Out on the town garbage heap, where rats play and scavengers feast, centuries ago there sat a miserable man named Job. He had not always been miserable. Once Job had been a prosperous merchant, landowner, farmer, and businessman.

But now he was deprived of everything that he owned. He couldn’t even afford the piece of pottery he was using to scratch where it itched.

Once Job had been a family man, surrounded by admiring children.

Children, after all, will admire you when you give them everything they could want. He had been a husband, adorned by a doting wife, whose doting got a little fierce when the adornments went away. But practically nobody follows you to the garbage dump; that’s where you are alone with your problems, your sores, and the vermin. Job has lost it all: his wealth, his family, his health, his community, his prestige, and, worst of all, Job has lost his peace of mind. Job wants to be left alone to die.

But out to the garbage dump come a few friends, drawn by old loyalties to a place they must have loathed.

The Scripture tells us: "Now when Job’s three friends heard of all this evil that had come upon him, they came each from his own place, Eliphaz the Temanite, Bildad the Shuhite, and Zophar the Naamathite. They made an appointment together to come to condole with him and to comfort him. And they sat with him on the ground seven days and seven nights, and no one spoke a word to him, for they saw that his suffering was very great."

After this week-long silence, it was Job himself who spoke the pain that was in his heart, and the first of his counselors, Eliphaz, offered up a theological nostrum intended to cover the situation. As we saw last week, Eliphaz said to Job, "You, sir, are in trouble, because if you had not sinned so badly, God would not have done this to you. And so, Job, since you are in such horrible shape, you must have sinned very greatly. And there is no other explanation. None, nada, zilch, zip. That’s it".

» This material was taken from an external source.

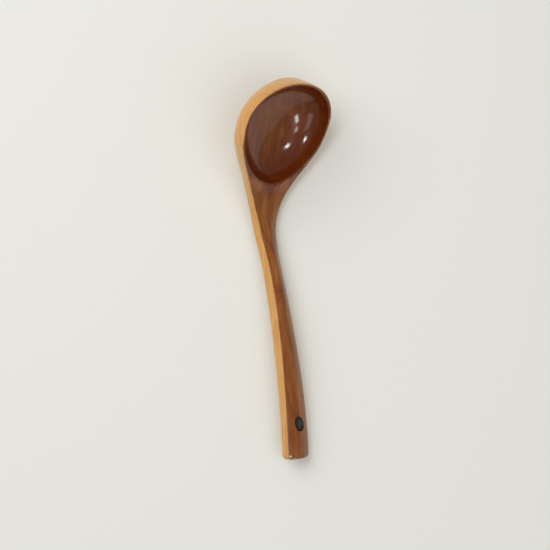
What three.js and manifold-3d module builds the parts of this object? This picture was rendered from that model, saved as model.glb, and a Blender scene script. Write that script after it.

Job, however, as I trust you recall from last week, will not have it that way. Call him naive if you will; call him unrealistic, call him unrepentant; but Job does not believe that he deserves what he is getting. For Job, Eliphaz and. his cash-register religion, in which you get out exactly what you put in, that is spiritually lazy, that’s looking for simplistic answers; and Eliphaz thinks that you can, in the last analysis, earn God’s favor, and Job knows better. Job sees that this is a world in which bad things do happen to good people and bad people sometimes get good things, and the whole thing is topsy-turvy.